The number one cause of aggressive driving is congestion or traffic. Speeding alone is the biggest factor that leads to Pennsylvania accidents. Combine that with crowded roadways, and you've got a recipe for disaster.
Examples of aggressive driving include:
- Riding on someone's bumper, also known as tailgating
- Driving erratically - failing to stay in your own lane, speeding up and braking suddenly, etc.
- Racing to catch up to another driver
- Cutting in and out of traffic
- Changing lanes in an improper and unsafe manner, such as not using turn signals or flashing them twice as you're already moving into the lane
- Honking, yelling, cursing, facial and hand gestures
- Passing in a no-passing zone
- Flashing lights or high beams inappropriately
- Riding too fast for weather conditions (rain, ice, snow, etc.)
Please use the following tips to help reduce the number of aggressive drivers on the road:
Avoid Becoming a Victim
- Recognize aggressive drivers and their behaviors.
- Be a patient and courteous driver, following traffic laws and safe driving practices. Drive defensively.
- Don't ride in the passing lane. Pass in the left lane, but then move back to the right lane.
- Use signals correctly with enough time so that other drivers can see you.
- Use your horn only when necessary - lightly tap the horn instead of blaring it.
- Maintain a safe distance between you and other vehicles.
- Don't use your high beams except when necessary, such as on a country road at night.
- Avoid offensive bumper stickers or vanity plates. They may spark anger and fuel aggressive driving tendencies.
Encountering an Aggressive Driver
- If you encounter an aggressive driver, safely move out of their way - even if you need to pull over or take an exit on the highway. It will irritate you less and also keep you safer in the long run.
- Don't challenge an aggressive driver or try to "pay them back" for their behavior.

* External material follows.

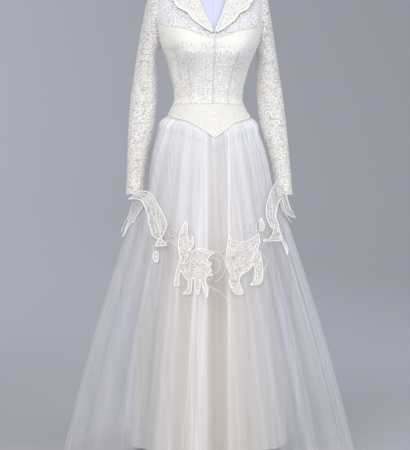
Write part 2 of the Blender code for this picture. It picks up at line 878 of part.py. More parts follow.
def build_leaves(lace, skirts):
    """Each leaf is lowered on to the skirts and the leaves laid before it."""
    trees = [tree_of(made) for made in skirts]
    for name, t0, z0, t1, z1, t2, z2, half_width, squareness, level, flare in sorted(
            LEAVES, key=lambda row: row[9]):
        rows = leaf_places(border, (t0, z0), (t1, z1), (t2, z2), half_width, squareness)
        out = LEAF_START
        for attempt in range(5):
            tops, lows = leaf_faces(border, rows, out, flare)
            out -= room_below(border, rows, lows, trees) - LEAF_SEAT
        tops, lows = leaf_faces(border, rows, out, flare)
        trees.append(tree_of(shell(name, tops, lows, lace)))


def build_cuff_leaves(lace):
    """Small leaf on the front of each wrist."""
    for name, side in (("cuff_leaf_left", 1), ("cuff_leaf_right", -1)):
        tops, lows = [], []
        for share in LEAF_ROWS:
            ring = 8.25 + 1.5 * share
            width = 0.34 * max(math.sin(math.pi * share), 0.0) ** 0.7 + 0.05
            top_row, low_row = [], []
            for column in LEAF_COLUMNS:
                angle = math.radians(90) + width * column
                point = sleeve_point(ring, angle)
                across = sleeve_point(ring, angle + 0.02) - sleeve_point(ring, angle - 0.02)
                down = sleeve_point(ring + 0.02, angle) - sleeve_point(ring - 0.02, angle)
                away = down.cross(across).normalized()
                if away.y > 0:
                    away = -away
                raise_by = 0.8 if abs(column) > 0.5 else 0.0
                low = point + away * LEAF_SEAT
                top = point + away * (LEAF_SEAT + LEAF_NET + raise_by)
                low_row.append(Vector((side * low.x, low.y, low.z)))
                top_row.append(Vector((side * top.x, top.y, top.z)))
            tops.append(top_row)
            lows.append(low_row)
        if side > 0:
            tops = [list(reversed(row)) for row in tops]
            lows = [list(reversed(row)) for row in lows]
        shell(name, tops, lows, lace)


def capped(name, rings, look):
    """Closed body from level rings, top ring first."""
    columns = len(rings[0])
    points = [point for ring in rings for point in ring]
    faces = []
    for r in range(len(rings) - 1):
        for c in range(columns):
            a = r * columns + c
            b = r * columns + (c + 1) % columns
            faces.append((a, a + columns, b + columns, b))
    foot = (len(rings) - 1) * columns
    faces.append(tuple(range(columns)))
    faces.append(tuple(reversed(range(foot, foot + columns))))
    return solid(name, points, faces, look)


def disc_rings(radii, columns):
    rings = []
    for radius, height in radii:
        ring = []
        for step in range(columns):
            angle = 2 * math.pi * step / columns
            ring.append(Vector((radius * math.sin(angle), -radius * math.cos(angle), height)))
        rings.append(ring)
    return rings


def build_form(linen, metal, wood):
    heights = (NECK_TOP, 1446, 1434, 1426, 1414, 1400, 1383, 1350, 1300, 1250, 1205, 1165,
               1145, 1120, 1085, 1050, 1020, 985, 945, FORM_FOOT)
    rings = []
    for height in heights:
        level = min(height, 1499.0)
        ring = []
        for step in range(24):
            turn = 360.0 * step / 24
            point = off(body, turn, level, -FORM_INSET.at(height))
            if height in (NECK_TOP, FORM_FOOT):
                point.z = height
            ring.append(point)
        rings.append(ring)
    capped("dress_form", rings, linen)
    cap = disc_rings(((CAP_RADIUS * 0.7, NECK_TOP + 0.3 + CAP_HEIGHT), (CAP_RADIUS * 0.8,
                     NECK_TOP + 0.3 + CAP_HEIGHT * 0.8), (CAP_RADIUS * 0.8, NECK_TOP + 0.3)), 24)
    for ring in cap:
        for point in ring:
            point.y += 10.0
    capped("form_neck_cap", cap, wood)
    capped("form_pole", disc_rings(((POLE_RADIUS, FORM_FOOT - 0.3),
                                    (POLE_RADIUS, BASE_HEIGHT + 0.3)), 16), metal)
    base = ((BASE_RADIUS - 12, BASE_HEIGHT), (BASE_RADIUS, BASE_HEIGHT - 8), (BASE_RADIUS, 0.0))
    capped("form_base", disc_rings(base, 32), metal)


def main():
    for left_over in list(bpy.data.objects):
        bpy.data.objects.remove(left_over, do_unlink=True)
    lace = material("ivory_lace", (0.86, 0.84, 0.80), 0.65)
    sheer = material("sheer_lace", (0.84, 0.83, 0.84), 0.7)
    corded = material("corded_lace", (0.90, 0.88, 0.82), 0.6)
    tulle = material("tulle", (0.80, 0.80, 0.85), 0.7)
    satin = material("satin", (0.82, 0.79, 0.73), 0.35)
    linen = material("form_cover", (0.88, 0.89, 0.96), 0.8)
    metal = material("stand_metal", (0.6, 0.6, 0.62), 0.35, 1.0)
    wood = material("painted_cap", (0.85, 0.85, 0.87), 0.5)
    build_form(linen, metal, wood)
    build_bodice(lace)
    build_yoke(sheer)
    build_basque(lace)
    build_collar(corded)
    build_sleeves(sheer)
    build_cuff_leaves(corded)
    skirts = build_skirts(satin, tulle)
    build_leaves(corded, skirts)


main()
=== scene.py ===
"""Looks of a long-sleeved wedding dress on a limbless dress form.

The dress is cut from lace, tulle and satin. Every panel is a thin sheet laid over the form
of the packed model, in finer steps. A place on the dress is a turn in degrees round the
Z axis, 0 at the front centre and +90 at the wearer's left, and a height above the floor.
Sizes in the tables are in millimetres; meshes are in metres.
"""
import math
import random

import bpy
import numpy as np
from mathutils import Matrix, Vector
from mathutils.bvhtree import BVHTree
from mathutils.geometry import delaunay_2d_cdt


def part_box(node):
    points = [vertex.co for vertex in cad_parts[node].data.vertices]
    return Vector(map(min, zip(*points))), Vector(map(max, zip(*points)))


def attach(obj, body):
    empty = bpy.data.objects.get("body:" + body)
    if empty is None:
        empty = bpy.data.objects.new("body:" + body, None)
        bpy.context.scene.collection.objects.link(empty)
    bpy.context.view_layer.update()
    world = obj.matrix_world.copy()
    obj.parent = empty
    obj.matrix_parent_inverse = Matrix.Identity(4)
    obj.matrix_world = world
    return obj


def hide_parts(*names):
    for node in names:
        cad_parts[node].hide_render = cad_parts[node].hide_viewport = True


bl_info = {
    "name": "Wedding dress",
    "version": (1, 0, 0),
    "blender": (4, 5, 0),
    "location": "View3D > Sidebar > Dress",
    "description": "Lace, tulle and satin for a wedding dress on a dress form",
    "category": "Object",
}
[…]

It can lead to road rage, which is extreme aggressive driving that leads to physical violence or the risk of injury.
- Avoid eye contact and ignore hand or facial gestures and honking.

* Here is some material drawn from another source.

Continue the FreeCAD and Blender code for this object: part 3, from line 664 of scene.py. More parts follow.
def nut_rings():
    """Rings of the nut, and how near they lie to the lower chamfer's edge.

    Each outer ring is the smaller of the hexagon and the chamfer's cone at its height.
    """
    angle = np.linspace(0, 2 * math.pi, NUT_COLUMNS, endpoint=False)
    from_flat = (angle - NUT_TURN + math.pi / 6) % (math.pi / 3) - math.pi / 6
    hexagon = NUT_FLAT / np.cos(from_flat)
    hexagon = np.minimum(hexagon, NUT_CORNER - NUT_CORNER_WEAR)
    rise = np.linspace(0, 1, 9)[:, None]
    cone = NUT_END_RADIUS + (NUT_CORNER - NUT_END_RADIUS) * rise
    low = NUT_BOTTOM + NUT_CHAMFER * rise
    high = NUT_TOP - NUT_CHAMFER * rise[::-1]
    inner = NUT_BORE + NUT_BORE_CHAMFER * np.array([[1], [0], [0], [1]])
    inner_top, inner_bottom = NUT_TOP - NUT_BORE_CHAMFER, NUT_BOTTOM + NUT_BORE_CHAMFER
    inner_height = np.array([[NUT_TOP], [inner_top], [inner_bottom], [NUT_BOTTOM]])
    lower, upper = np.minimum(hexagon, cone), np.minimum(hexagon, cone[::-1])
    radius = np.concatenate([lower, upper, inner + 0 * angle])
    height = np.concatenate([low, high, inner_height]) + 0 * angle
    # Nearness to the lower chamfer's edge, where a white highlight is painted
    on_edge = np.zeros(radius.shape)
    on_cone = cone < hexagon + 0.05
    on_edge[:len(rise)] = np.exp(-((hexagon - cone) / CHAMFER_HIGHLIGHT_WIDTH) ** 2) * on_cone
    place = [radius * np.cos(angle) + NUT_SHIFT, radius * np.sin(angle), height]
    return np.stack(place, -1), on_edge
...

- Report aggressive drivers to the police. If you're driving with one or more passengers, have them record the driver's license plate number, a description of the vehicle, and location where the aggressive driving occurred.
Lowering Your Own Stress
- Leave plenty of time to arrive at your destination.
- Keep your cool and be patient as much as possible. Driving safely is more important than arriving at your destination five minutes earlier.

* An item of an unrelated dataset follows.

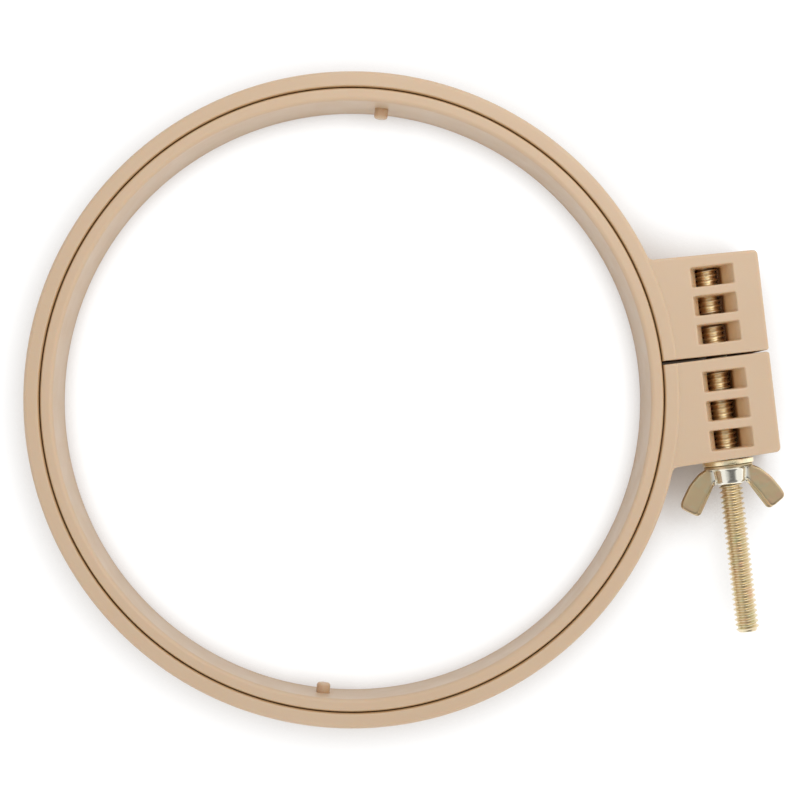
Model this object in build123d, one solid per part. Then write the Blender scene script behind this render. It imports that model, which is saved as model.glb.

- If you notice congestion bothers you, try to alter your schedule to avoid traffic whenever possible or take a different route.
- Don't take another driver's behavior personally.
At our law firm, we've helped thousands of car accident victims since 1982. Passing a slow driver in a no-passing zone may seem harmless, but we've seen firsthand how one mistake can change lives forever. It may seem normal to drive 10 mph over the speed limit, but the extra force upon impact could mean the difference between life and death.
I encourage you to understand the risks of aggressive driving, know what to do if you encounter a dangerous driver, and take steps to lower your own stress level. It will help reduce your risk of being in an accident, and ultimately make our roadways safer for everyone.